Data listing
▬▬▬
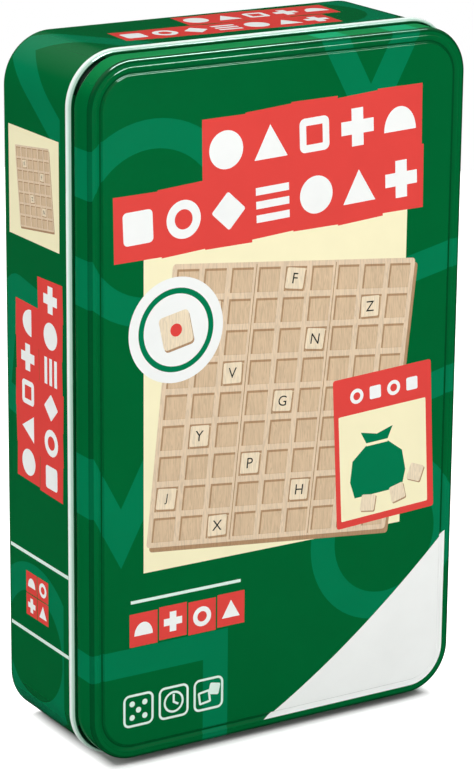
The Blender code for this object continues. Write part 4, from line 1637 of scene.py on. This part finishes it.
# Soft boxes: place, aim, width, height, power and the way that the width runs
softBoxes = {
    "topSoftbox": ((0.10, 0.20, 0.85), (0, 0, 0.1), 0.9, 0.5, 4.8, (1, 0, 0)),
    "leftFill": ((-0.90, -0.10, 0.35), (0, 0, 0.1), 0.6, 0.7, 3.0, (0, 1, 0)),
    "frontFill": ((0.15, -1.10, 0.02), (0, 0, 0.06), 0.8, 0.5, 8.6, (1, 0, 0)),
    "backFill": ((0.15, 1.00, 0.25), (0, 0, 0.1), 0.9, 0.6, 5.5, (1, 0, 0)),
}

# Strips end to end that show only as thin highlights along the lid's upper edges, weaker to the right.
# Each part has a shift along the row, a length and a power
strips = {
    "place": (0.20, -0.31, 0.95),
    "along": (0.97, 0.24, -0.10),
    "aim": (0, -0.02, 0.19),
    "width": 0.22,
    "colour": (0.70, 1.0, 0.90),
    "parts": {
        "frontStrip": (-0.067, 0.704, 23.5),
        "frontStripMiddle": (0.325, 0.083, 1.1),
        "frontStripEnd": (0.393, 0.052, 0.25),
    },
}


# A lamp either lights the case or only shows in its gloss
def makeLamp(name, place, aim, width, height, power, along, onlyGloss=False, colour=(1, 1, 1)):
    data = bpy.data.lights.new(name, "AREA")
    data.shape = "RECTANGLE"
    data.size, data.size_y = width, height
    data.energy = power
    data.color = colour
    made = addPiece(name, data)
    rear = (Vector(place) - Vector(aim)).normalized()
    side = rear.cross(Vector(along)).normalized()
    turn = Matrix((side.cross(rear), side, rear)).transposed()
    made.matrix_world = Matrix.Translation(place) @ turn.to_4x4()
    made.visible_glossy = onlyGloss
    made.visible_diffuse = not onlyGloss
    made.visible_camera = False


def makeLights():
    for name, values in softBoxes.items():
        makeLamp(name, *values)
    along = Vector(strips["along"])
    for name, (shift, length, power) in strips["parts"].items():
        place = Vector(strips["place"]) + along * shift
        makeLamp(name, place, strips["aim"], length, strips["width"], power, along, True, strips["colour"])


makeCamera()
makeFloor()
makeWorld()
makeLights()
print("studio ready")

printedTin = printedTinMaterial("printedTin", 0.5)
skirtTin = printedTinMaterial("skirtTin", 0.05)
bareTin = bareTinMaterial()
makeLid(printedTin, bareTin, skirtTin)
print("lid ready")
makeWall(printedTin, bareTin)
makeBase(bareTin)
print("case ready")
makeBoards(woodMaterial("gridWood", 300.0), woodMaterial("plywood", 260.0, 1000.0), nickelMaterial())
makeTiles(tileMaterial())
print("boards and tiles ready")
makeLeaflet(paperMaterial())
makeBag(clothMaterial())
makeStitches(threadMaterial("bagThread"))
makeCord(threadMaterial("cordCotton"))
print("leaflet and bag ready")
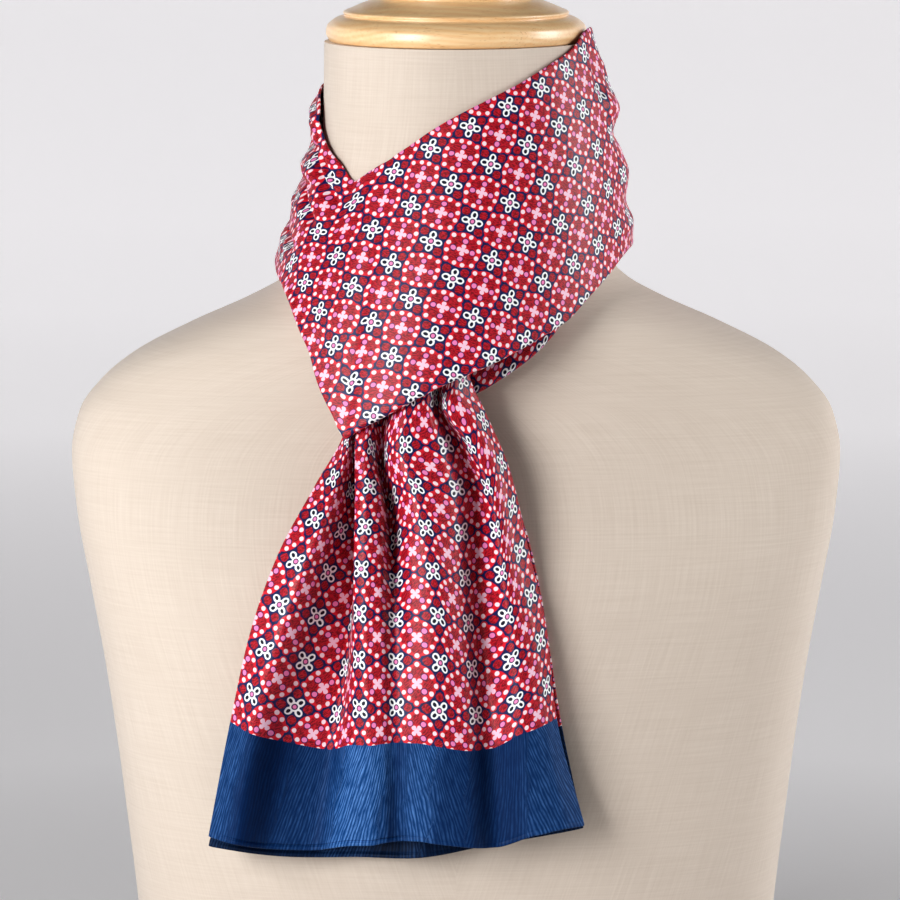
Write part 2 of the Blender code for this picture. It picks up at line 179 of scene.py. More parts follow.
# Creases pressed into the stretch round the neck, each a soft ridge (rise above 0) or trough (below
# 0) along a straight line over the cloth
WRAP_FOLDS = table(
    "angle_a height_a angle_b height_b rise width",
    # right side, where the cloth turns back round the neck
    (64, 471, 112, 468, 3.2, 6),
    (72, 457, 116, 456, -2.6, 5),
    (70, 439, 118, 441, 1.8, 6),
    (74, 425, 112, 424, -1.4, 5),
    (62, 414, 110, 413, 1.5, 6),
    (71, 500, 66, 462, -1.6, 4),
    (80, 492, 84, 474, 1.0, 3),
    (84, 448, 104, 446, -1.0, 2),
    (58, 396, 84, 419, 0.9, 4),
    # left gather: a rolled edge, then creases that run down and forward from the shoulder
    (-104, 470, -72, 461, 3.2, 6),
    (-96, 474, -77, 465, -1.5, 1.3),
    (-94, 466, -74, 460, -1.6, 1.2),
    (-90, 460, -71, 455, -1.2, 1.1),
    (-100, 453, -73, 449, -3.2, 2.4),
    (-76, 451, -50, 426, -3.4, 2.1),
    (-71, 449, -55, 433, 1.5, 1.5),
    (-66, 446, -53, 435, -1.3, 1.1),
    (-93, 444, -66, 438, 1.8, 3.4),
    (-84, 442, -66, 432, -1.4, 1.3),
    (-102, 437, -76, 433, -2.4, 2.2),
    (-78, 436, -56, 416, -3.4, 2),
    (-98, 427, -68, 422, 1.4, 3.2),
    (-88, 428, -74, 420, -1.3, 1.2),
    (-104, 422, -63, 404, -3.8, 2.2),
    (-106, 413, -68, 402, 1.2, 3.2),
    (-84, 410, -70, 401, -1.2, 1.4),
    (-62, 396, -48, 378, -0.8, 3),
    # nape
    (150, 484, 215, 470, 2.4, 6),
    (140, 466, 222, 452, -2.2, 6),
    (146, 446, 218, 436, 2, 6),
    (150, 428, 212, 421, -1.8, 5),
    (-150, 474, -96, 461, 1.3, 4),
    (-146, 455, -94, 440, -2, 4),
    (-152, 441, -98, 425, 1.6, 3.6),
    (-138, 424, -92, 411, -1.4, 3),
    (112, 470, 152, 464, -1.3, 4),
    (116, 434, 158, 442, 1.2, 4),
)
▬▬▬
Write the entire listing out again, word for word.

▶ **Answer below**
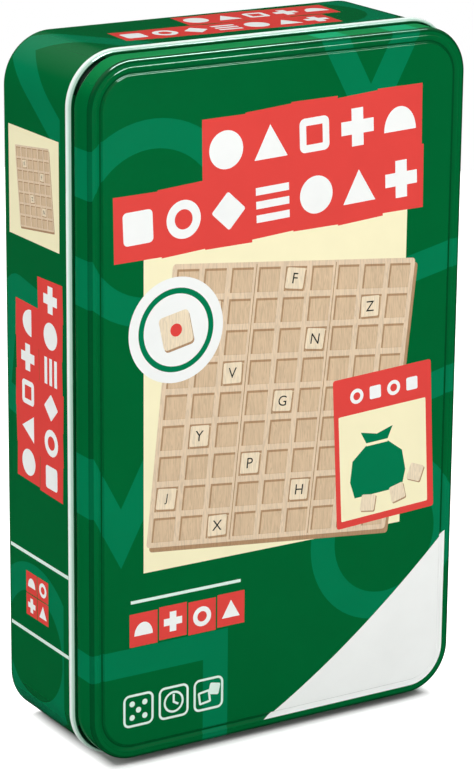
The Blender code for this object continues. Write part 4, from line 1637 of scene.py on. This part finishes it.
# Soft boxes: place, aim, width, height, power and the way that the width runs
softBoxes = {
    "topSoftbox": ((0.10, 0.20, 0.85), (0, 0, 0.1), 0.9, 0.5, 4.8, (1, 0, 0)),
    "leftFill": ((-0.90, -0.10, 0.35), (0, 0, 0.1), 0.6, 0.7, 3.0, (0, 1, 0)),
    "frontFill": ((0.15, -1.10, 0.02), (0, 0, 0.06), 0.8, 0.5, 8.6, (1, 0, 0)),
    "backFill": ((0.15, 1.00, 0.25), (0, 0, 0.1), 0.9, 0.6, 5.5, (1, 0, 0)),
}

# Strips end to end that show only as thin highlights along the lid's upper edges, weaker to the right.
# Each part has a shift along the row, a length and a power
strips = {
    "place": (0.20, -0.31, 0.95),
    "along": (0.97, 0.24, -0.10),
    "aim": (0, -0.02, 0.19),
    "width": 0.22,
    "colour": (0.70, 1.0, 0.90),
    "parts": {
        "frontStrip": (-0.067, 0.704, 23.5),
        "frontStripMiddle": (0.325, 0.083, 1.1),
        "frontStripEnd": (0.393, 0.052, 0.25),
    },
}


# A lamp either lights the case or only shows in its gloss
def makeLamp(name, place, aim, width, height, power, along, onlyGloss=False, colour=(1, 1, 1)):
    data = bpy.data.lights.new(name, "AREA")
    data.shape = "RECTANGLE"
    data.size, data.size_y = width, height
    data.energy = power
    data.color = colour
    made = addPiece(name, data)
    rear = (Vector(place) - Vector(aim)).normalized()
    side = rear.cross(Vector(along)).normalized()
    turn = Matrix((side.cross(rear), side, rear)).transposed()
    made.matrix_world = Matrix.Translation(place) @ turn.to_4x4()
    made.visible_glossy = onlyGloss
    made.visible_diffuse = not onlyGloss
    made.visible_camera = False


def makeLights():
    for name, values in softBoxes.items():
        makeLamp(name, *values)
    along = Vector(strips["along"])
    for name, (shift, length, power) in strips["parts"].items():
        place = Vector(strips["place"]) + along * shift
        makeLamp(name, place, strips["aim"], length, strips["width"], power, along, True, strips["colour"])


makeCamera()
makeFloor()
makeWorld()
makeLights()
print("studio ready")

printedTin = printedTinMaterial("printedTin", 0.5)
skirtTin = printedTinMaterial("skirtTin", 0.05)
bareTin = bareTinMaterial()
makeLid(printedTin, bareTin, skirtTin)
print("lid ready")
makeWall(printedTin, bareTin)
makeBase(bareTin)
print("case ready")
makeBoards(woodMaterial("gridWood", 300.0), woodMaterial("plywood", 260.0, 1000.0), nickelMaterial())
makeTiles(tileMaterial())
print("boards and tiles ready")
makeLeaflet(paperMaterial())
makeBag(clothMaterial())
makeStitches(threadMaterial("bagThread"))
makeCord(threadMaterial("cordCotton"))
print("leaflet and bag ready")
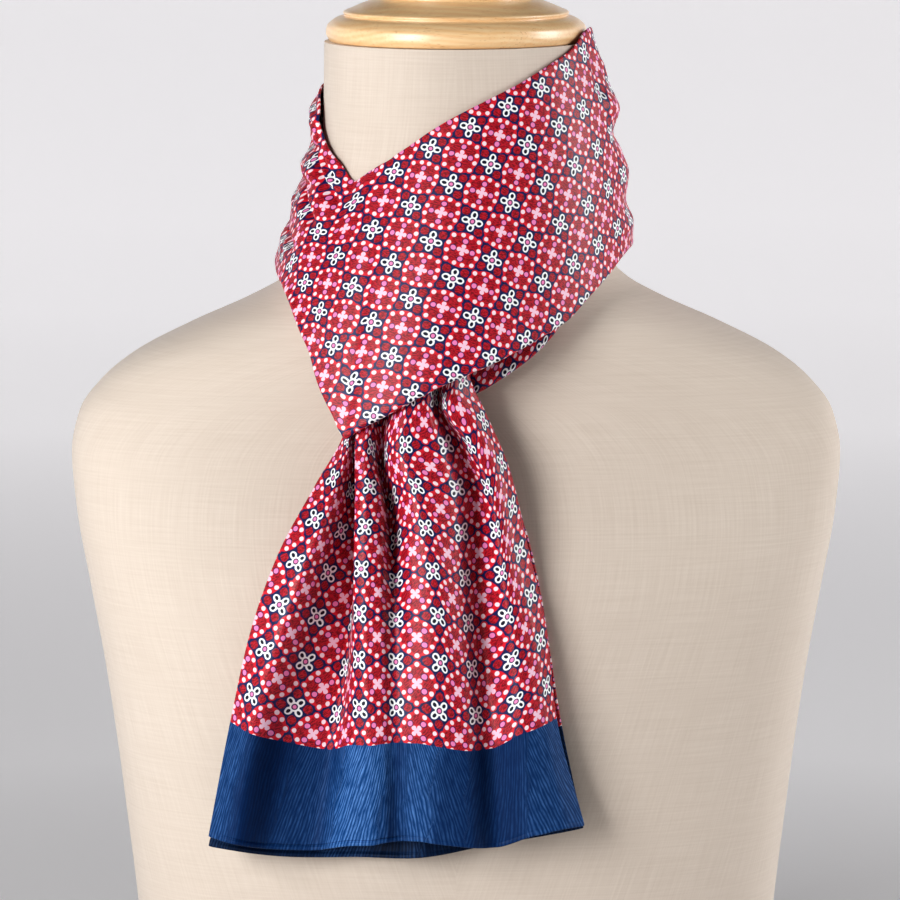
Write part 2 of the Blender code for this picture. It picks up at line 179 of scene.py. More parts follow.
# Creases pressed into the stretch round the neck, each a soft ridge (rise above 0) or trough (below
# 0) along a straight line over the cloth
WRAP_FOLDS = table(
    "angle_a height_a angle_b height_b rise width",
    # right side, where the cloth turns back round the neck
    (64, 471, 112, 468, 3.2, 6),
    (72, 457, 116, 456, -2.6, 5),
    (70, 439, 118, 441, 1.8, 6),
    (74, 425, 112, 424, -1.4, 5),
    (62, 414, 110, 413, 1.5, 6),
    (71, 500, 66, 462, -1.6, 4),
    (80, 492, 84, 474, 1.0, 3),
    (84, 448, 104, 446, -1.0, 2),
    (58, 396, 84, 419, 0.9, 4),
    # left gather: a rolled edge, then creases that run down and forward from the shoulder
    (-104, 470, -72, 461, 3.2, 6),
    (-96, 474, -77, 465, -1.5, 1.3),
    (-94, 466, -74, 460, -1.6, 1.2),
    (-90, 460, -71, 455, -1.2, 1.1),
    (-100, 453, -73, 449, -3.2, 2.4),
    (-76, 451, -50, 426, -3.4, 2.1),
    (-71, 449, -55, 433, 1.5, 1.5),
    (-66, 446, -53, 435, -1.3, 1.1),
    (-93, 444, -66, 438, 1.8, 3.4),
    (-84, 442, -66, 432, -1.4, 1.3),
    (-102, 437, -76, 433, -2.4, 2.2),
    (-78, 436, -56, 416, -3.4, 2),
    (-98, 427, -68, 422, 1.4, 3.2),
    (-88, 428, -74, 420, -1.3, 1.2),
    (-104, 422, -63, 404, -3.8, 2.2),
    (-106, 413, -68, 402, 1.2, 3.2),
    (-84, 410, -70, 401, -1.2, 1.4),
    (-62, 396, -48, 378, -0.8, 3),
    # nape
    (150, 484, 215, 470, 2.4, 6),
    (140, 466, 222, 452, -2.2, 6),
    (146, 446, 218, 436, 2, 6),
    (150, 428, 212, 421, -1.8, 5),
    (-150, 474, -96, 461, 1.3, 4),
    (-146, 455, -94, 440, -2, 4),
    (-152, 441, -98, 425, 1.6, 3.6),
    (-138, 424, -92, 411, -1.4, 3),
    (112, 470, 152, 464, -1.3, 4),
    (116, 434, 158, 442, 1.2, 4),
)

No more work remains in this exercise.